What Do People Think About Alex Jones Being Banned?

Right-wing conspiracy nut Alex Jones has recently been banned from Facebooks, Youtube, and other sites for violating their hate speech policies.

According to an article published by PolitiFact:

“What sparked their removal? The idea is similar throughout: Jones violated the social media platforms’ hate speech policies.

“Facebook defines hate speech as “a direct attack on people based on what we call protected characteristics — race, ethnicity, national origin, religious affiliation, sexual orientation, caste, sex, gender, gender identity, and serious disease or disability. We also provide some protections for immigration status. We define attack as violent or dehumanizing speech, statements of inferiority, or calls for exclusion or segregation.” Youtube has a similar definition.”

My question is this:

By banning hate speech, have these sites put themselves in jeopardy because they have now set a precedent by which they have made themselves liable for content? Sites hosting public forums typically claim that they are exempt from allegations that they are liable for publishing defamatory content because they are like the telephone company, which merely provides a channel of communication.

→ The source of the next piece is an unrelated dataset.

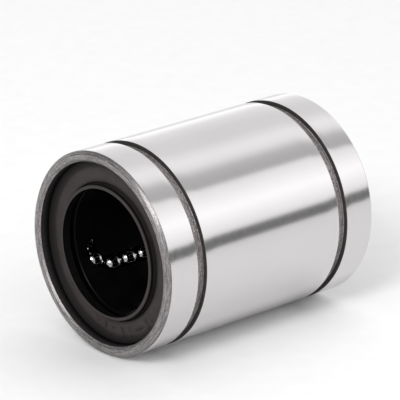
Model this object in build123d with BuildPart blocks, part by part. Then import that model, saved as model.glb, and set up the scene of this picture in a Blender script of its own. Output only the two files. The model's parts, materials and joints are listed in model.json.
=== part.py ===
from build123d import *
import os
from math import acos, cos, degrees, radians, sin

# A closed linear ball bushing for a 20 mm shaft, in millimetres. X is the shaft's axis, the front seal
# is at -X and the origin is the middle of the bore. Angles about X run from +Y towards +Z.

# Catalogue sizes of this bushing
shaft_radius = 10.0
sleeve_radius = 16.0
sleeve_length = 42.0
outer_groove_span = 30.5
outer_groove_width = 1.6
outer_groove_floor = 15.25
ball_radius = 3.175 / 2
circuit_count = 5

# Clearances
ball_to_shaft = 0.005
ball_to_raceway = 0.01
ball_to_channel = 0.13
ball_to_channel_wall = 0.055
cage_to_sleeve = 0.1

# Ball circuits: a loaded row and a return row, joined at each end by a half-circle turn
load_row_angle = -35.7
load_row_radius = shaft_radius + ball_to_shaft + ball_radius
return_row_radius = 12.3
turn_radius = 3.22
turn_tilt = 8.0
balls_per_row = 7
balls_per_turn = 3
ball_pitch = 3.2
row_half_length = balls_per_row * ball_pitch / 2
turn_step = 180 / balls_per_turn
rest_phase = 0.39

# Sleeve
end_chamfer = 0.5
mouth_chamfer = 0.35
raceway_radius = load_row_radius + ball_radius + ball_to_raceway
raceway_width = 3.7
relief_radius = 14.0
seal_seat_radius = 14.35
inner_groove_start = 17.3
inner_groove_width = 0.85
inner_groove_floor = 14.85

# Cage
cage_length = 34.4
cage_bore_radius = 10.5
cage_bore_chamfer = 0.15
cage_radius = relief_radius - cage_to_sleeve
key_slot_floor = 13.0
key_slot_width = raceway_width + 0.5
channel_radius = ball_radius + ball_to_channel
channel_wall = ball_radius + ball_to_channel_wall
channel_wall_start = 0.2
channel_corner_radius = channel_radius + 0.04

# Side rings, which hold the cage in the sleeve
side_ring_thickness = 0.8
side_ring_bore = 12.4
side_ring_radius = 14.75
side_ring_gap = 3.0

# Seals: a steel core with rubber moulded over its face and rim
core_inner_radius = 11.6
core_outer_radius = 14.1
core_thickness = 0.35
seal_back = 18.2
seal_face = 18.9
seal_rim = 18.8
seal_rim_radius = 14.2
crevice_mouth_radius = 10.95
crevice_floor = 18.5
crevice_outer_radius = 10.85
crevice_inner_radius = 10.7
lip_shoulder = 19.82
lip_shoulder_radius = 10.57
lip_tip = 19.9
lip_tip_width = 0.1
lip_land = 0.25
seal_back_bore_radius = 10.4

circuit_spacing = 360 / circuit_count
along_shaft = Vector(1, 0, 0)


def save(part, name):
    part.label = name
    export_step(part, f"parts/{name}.step")


def around(radius, angle):
    return Vector(0, radius * cos(radians(angle)), radius * sin(radians(angle)))


# The angle between the two rows puts their centres one turn diameter apart.
row_gap_angle = degrees(acos(
    (load_row_radius**2 + return_row_radius**2 - (2 * turn_radius) ** 2)
    / (2 * load_row_radius * return_row_radius)
))


def circuit_frame(angle):
    """The middle of a circuit at x = 0, its direction across both rows, and its outward direction."""
    load_row = around(load_row_radius, angle)
    return_row = around(return_row_radius, angle + row_gap_angle)
    across = (return_row - load_row).normalized()
    return (load_row + return_row) / 2, across, across.cross(along_shaft)


def turn_frame(angle, side):
    """The centre of a turn, the direction back to the loaded row, and the direction to its far point."""
    middle, across, outward = circuit_frame(angle)
    centre = middle + along_shaft * (side * row_half_length)
    far = along_shaft * (side * cos(radians(turn_tilt))) + outward * sin(radians(turn_tilt))
    return centre, -across, far


def row_centres(radius, angle, shift):
    first = shift - (balls_per_row - 1) / 2 * ball_pitch
    return [around(radius, angle) + along_shaft * (first + i * ball_pitch) for i in range(balls_per_row)]


def turn_centres(angle, side, phase):
    centre, to_load, far = turn_frame(angle, side)
    swept = [radians(turn_step * (i + 0.5 + phase)) for i in range(balls_per_turn)]
    return [centre + (to_load * cos(s) + far * sin(s)) * turn_radius for s in swept]


def ball_group(centres, name):
    with BuildPart() as balls:
        with Locations(*centres):
            Sphere(ball_radius)
    save(balls.part, name)


os.makedirs("parts", exist_ok=True)

# Outer sleeve: turned and ground, with two outer snap-ring grooves and two inner ring grooves.
half_length = sleeve_length / 2
outer_groove_far = outer_groove_span / 2
outer_groove_near = outer_groove_far - outer_groove_width
inner_groove_end = inner_groove_start + inner_groove_width
with BuildPart() as sleeve:
    with BuildSketch(Plane.XY):
        with BuildLine():
            Polyline(
                (0, relief_radius),
                (inner_groove_start, relief_radius),
                (inner_groove_start, inner_groove_floor),
                (inner_groove_end, inner_groove_floor),
                (inner_groove_end, seal_seat_radius),
                (half_length - mouth_chamfer, seal_seat_radius),
                (half_length, seal_seat_radius + mouth_chamfer),
                (half_length, sleeve_radius - end_chamfer),
                (half_length - end_chamfer, sleeve_radius),
                (outer_groove_far, sleeve_radius),
                (outer_groove_far, outer_groove_floor),
                (outer_groove_near, outer_groove_floor),
                (outer_groove_near, sleeve_radius),
                (0, sleeve_radius),
                close=True,
            )
        make_face()
        mirror(about=Plane.YZ)
    revolve(axis=Axis.X)
    # Raised raceways, one over each loaded row. The return rows run in the relief between them.
    with BuildSketch(Plane.YZ.offset(-row_half_length)):
        with PolarLocations(relief_radius, circuit_count, start_angle=load_row_angle):
            Rectangle(2.4, raceway_width)
        Circle(relief_radius + 0.2, mode=Mode.INTERSECT)
        Circle(raceway_radius, mode=Mode.SUBTRACT)
    extrude(amount=2 * row_half_length)
save(sleeve.part, "outer_sleeve")

# Channel of one ball circuit, cut from the cage once for each circuit. It is open outwards, and where
# the loaded row dips through the cage's bore it leaves a slot narrower than a ball.
middle, across, outward = circuit_frame(load_row_angle)
with BuildPart() as channel:
    with BuildSketch(Plane(middle + outward * channel_wall_start, x_dir=along_shaft, z_dir=outward)):
        SlotCenterToCenter(2 * row_half_length, 2 * (turn_radius + channel_wall))
        SlotCenterToCenter(2 * row_half_length, 2 * (turn_radius - channel_wall), mode=Mode.SUBTRACT)
    extrude(amount=cage_radius - load_row_radius + 1)
    for row_side in (-1, 1):
        row_middle = middle + across * (row_side * turn_radius)
        with BuildSketch(Plane(origin=row_middle - along_shaft * row_half_length, z_dir=along_shaft)):
            Circle(channel_radius)
        extrude(amount=2 * row_half_length)
        with Locations(row_middle - along_shaft * row_half_length, row_middle + along_shaft * row_half_length):
            Sphere(channel_corner_radius)
    for side in (-1, 1):
        centre, to_load, far = turn_frame(load_row_angle, side)
        with BuildSketch(Plane(origin=centre + to_load * turn_radius, z_dir=far)):
            Circle(channel_radius)
        revolve(axis=Axis(centre, to_load.cross(far)), revolution_arc=180)

# Cage: keyed between the sleeve's raceways by shallow slots along its outside.
with BuildPart() as cage:
    with BuildSketch(Plane.YZ.offset(-cage_length / 2)):
        Circle(cage_radius)
        Circle(cage_bore_radius, mode=Mode.SUBTRACT)
    extrude(amount=cage_length)
    bore_edges = cage.edges().filter_by(GeomType.CIRCLE)
    chamfer(bore_edges.filter_by(lambda edge: edge.radius < cage_radius - 1), cage_bore_chamfer)
    with BuildSketch(Plane.YZ.offset(-cage_length / 2)):
        with PolarLocations(cage_radius, circuit_count, start_angle=load_row_angle):
            Rectangle(3.0, key_slot_width)
        Circle(key_slot_floor, mode=Mode.SUBTRACT)
    extrude(amount=cage_length, mode=Mode.SUBTRACT)
    for circuit in range(circuit_count):
        add(channel.part.rotate(Axis.X, circuit * circuit_spacing), mode=Mode.SUBTRACT)
save(cage.part, "ball_cage")

# Each end has a split side ring in the sleeve's inner groove, and a pressed-in seal.
seal_outline = [
    (seal_back, core_inner_radius),
    (seal_back + core_thickness, core_inner_radius),
    (seal_back + core_thickness, core_outer_radius),
    (seal_back, core_outer_radius),
    (seal_back, seal_seat_radius),
    (seal_rim, seal_seat_radius),
    (seal_face, seal_rim_radius),
    (seal_face, crevice_mouth_radius),
    (crevice_floor, crevice_outer_radius),
    (crevice_floor, crevice_inner_radius),
    (lip_shoulder, lip_shoulder_radius),
    (lip_tip, shaft_radius + lip_tip_width),
    (lip_tip, shaft_radius),
    (lip_tip - lip_land, shaft_radius),
    (seal_back, seal_back_bore_radius),
]
for end, side in (("front", -1), ("rear", 1)):
    ring_start = side * (inner_groove_start + inner_groove_width / 2) - side_ring_thickness / 2
    with BuildPart() as side_ring:
        with BuildSketch(Plane.YZ.offset(ring_start)):
            Circle(side_ring_radius)
            Circle(side_ring_bore, mode=Mode.SUBTRACT)
            with Locations((0, -side_ring_bore)):
                Rectangle(side_ring_gap, 3 * side_ring_gap, mode=Mode.SUBTRACT)
        extrude(amount=side_ring_thickness)
    save(side_ring.part, f"side_ring_{end}")

    with BuildPart() as seal_core:
        with BuildSketch(Plane.YZ.offset(side * seal_back)):
            Circle(core_outer_radius)
            Circle(core_inner_radius, mode=Mode.SUBTRACT)
        extrude(amount=side * core_thickness)
    save(seal_core.part, f"seal_core_{end}")

    with BuildPart() as seal:
        with BuildSketch(Plane.XY):
            with BuildLine():
                Polyline([(side * x, radius) for x, radius in seal_outline], close=True)
            make_face()
        revolve(axis=Axis.X)
    save(seal.part, f"seal_{end}")

# Balls, in the groups that move together. At rest each group stands rest_phase of a pitch past the
# middle of its travel, counted towards the front on the loaded row and the same way round the circuit.
for circuit in range(circuit_count):
    angle = load_row_angle + circuit * circuit_spacing
    name = f"circuit_{circuit + 1}"
    shift = rest_phase * ball_pitch
    ball_group(row_centres(load_row_radius, angle, -shift), f"{name}_load_balls")
    ball_group(turn_centres(angle, -1, rest_phase), f"{name}_front_turn_balls")
    ball_group(row_centres(return_row_radius, angle + row_gap_angle, shift), f"{name}_return_balls")
    ball_group(turn_centres(angle, 1, -rest_phase), f"{name}_rear_turn_balls")
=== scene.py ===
import json
from math import atan2, cos, pi, radians, sin, tan

import bmesh
import bpy
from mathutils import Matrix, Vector


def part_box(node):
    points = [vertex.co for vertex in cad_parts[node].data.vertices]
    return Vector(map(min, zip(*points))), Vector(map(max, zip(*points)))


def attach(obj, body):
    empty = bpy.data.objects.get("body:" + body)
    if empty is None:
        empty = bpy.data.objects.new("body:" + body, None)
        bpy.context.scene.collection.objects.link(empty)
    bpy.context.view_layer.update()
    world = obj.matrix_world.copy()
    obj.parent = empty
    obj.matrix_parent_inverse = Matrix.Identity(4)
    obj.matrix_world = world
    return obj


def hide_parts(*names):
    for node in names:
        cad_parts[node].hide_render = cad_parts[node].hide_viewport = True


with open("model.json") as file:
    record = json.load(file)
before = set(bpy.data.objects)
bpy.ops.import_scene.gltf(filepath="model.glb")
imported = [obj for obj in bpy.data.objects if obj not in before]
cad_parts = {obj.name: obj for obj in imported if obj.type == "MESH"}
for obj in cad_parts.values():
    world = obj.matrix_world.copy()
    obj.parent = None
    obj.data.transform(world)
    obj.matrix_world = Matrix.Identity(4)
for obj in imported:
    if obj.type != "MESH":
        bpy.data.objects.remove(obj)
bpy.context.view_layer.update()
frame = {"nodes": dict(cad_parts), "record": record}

MM = 0.001
ROOT = "bushing"
CIRCUITS = 5
# The room at each side of a side ring in its groove
RING_CLEARANCE = 0.025 * MM

# Sizes read from the frame, in metres
mounts = {mount["name"]: mount for mount in frame["record"]["mounts"]}
HALF_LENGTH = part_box("outer_sleeve")[1].x
OUTER_RADIUS = mounts["housing_seat"]["dims"]["r_mm"] * MM
SHAFT_RADIUS = mounts["shaft_bore"]["dims"]["r_mm"] * MM
GROOVE_NEAR = mounts["housing_seat"]["dims"]["length_mm"] * MM / 2
GROOVE_FAR = 2 * mounts["rear_snap_ring_groove"]["pos_m"][0] - GROOVE_NEAR
SEAL_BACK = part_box("seal_rear")[0].x
LIP_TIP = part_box("seal_rear")[1].x
SEAL_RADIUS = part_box("seal_rear")[1].z
RING_GROOVE_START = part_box("side_ring_rear")[0].x - RING_CLEARANCE
RING_GROOVE_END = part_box("side_ring_rear")[1].x + RING_CLEARANCE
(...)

But by banning certain content, have the sites banning Jones now undercut that argument?

Comments | 2

  • Tough issue

    “By banning hate speech, have these sites put themselves in jeopardy because they have now set a precedent by which they have made themselves liable for content?”

    Not according to the current laws. Site operators are not held liable for the content added by users of their publishing platform, even if they do some moderation, correcting, editing, etc.

    Sites hosting public forums, like this one, do more than “claim” we’re exempt. It’s the legal basis (CDA230) for the existence of sites like iBrattleboro, Google, and so on. Liability rests with the person making the statement, uploading the video, and so on – not the site. If we were liable for everything y’all say, we’d shut down instantly to protect ourselves. The only way we can provide this service is if everyone is responsible for themselves.

    Site owners are free to create any policy they want, change it, enforce it, ignore it… it’s their site. They can also ban, limit, promote people – these are private properties, not public squares.


    Now, we’re nowhere on the scale or importance of these bigger platforms, and Alex Jones is a bit of a special case. (Still waiting for the day Twitter bans Trump…). Banning him, at least in the short run, has made him stronger. He gets to claim he’s a victim, and he’s able to raise extra money and probably gain a few new supporters. He’s in the news! We’re talking about him, and we haven’t done that in a long time.

    It’s a very tough issue, and no easy answers. The gov’t shut down Backpage, a site for adult services, in an effort to thwart illegal activities. As soon as it shut down, police and investigators lost a valuable resource for monitoring all that activity. It’s still going on, just not at the web page that was easy to track and gather evidence at.

    Hate speech, we’re taught, needs to be nipped in the bud as soon as it is noticed. In that regard, it’s probably good that major sites are limiting Mr. Jones. Nothing prevents him from running his own site, or starting an alternative to Twitter, etc. He’s not banned from the internet – just some popular places that were making promotion of his content more easy.

    (If I were a Jones follower, I’d be thrilled to be away from the big data gathering and selling services. Everything they formerly posted to social media was scooped up by the spy agencies! Now they are more free and less tracked. I’d delete my accounts in solidarity with Mr. Jones, and move to his web site instead. I’d also be mad at the system, and this would further confirm the world was out to get us. To Jones, this must be like a gift from above.)

    But, to the questions above, the law clearly allows for moderation, and liability is still ultimately with the person creating the content, not the platform.

  • Banning Right Wing Conspiracy Nuts

    I agree with Chris on the issue of liability for owners of web sites allowing public comment. My greater interest in this is whether banning someone like Alex Jones will eliminate any of the issues associated with him — interest in conspiracy theories, opinions defined as hate speech, or unpopular opinions in general. I would say that if there was no Alex Jones, people inclined to read/listen to him would just find a new mouthpiece. These opinions exist independent of the figurehead. (There were plenty of right wingers prior to Rush Limbaugh, but we were more aware of them once there was a guy expressing those opinions on whom we could focus our ire.)

    Another thing — and here’s where I may get in trouble myself for my speech! I believe the right is more militant and angry because of attempts to discredit and ban them. The outlet of speech (think ‘rant’) might have kept that impulse in check. But when folks on the left say “you’re bad and shouldn’t be allowed to speak,” that creates anger and resentment, not to mention fuel for their fire. I’d rather have words than sticks and stones (car attacks and gunfire), even if it means a few “nutjobs” get to have their say.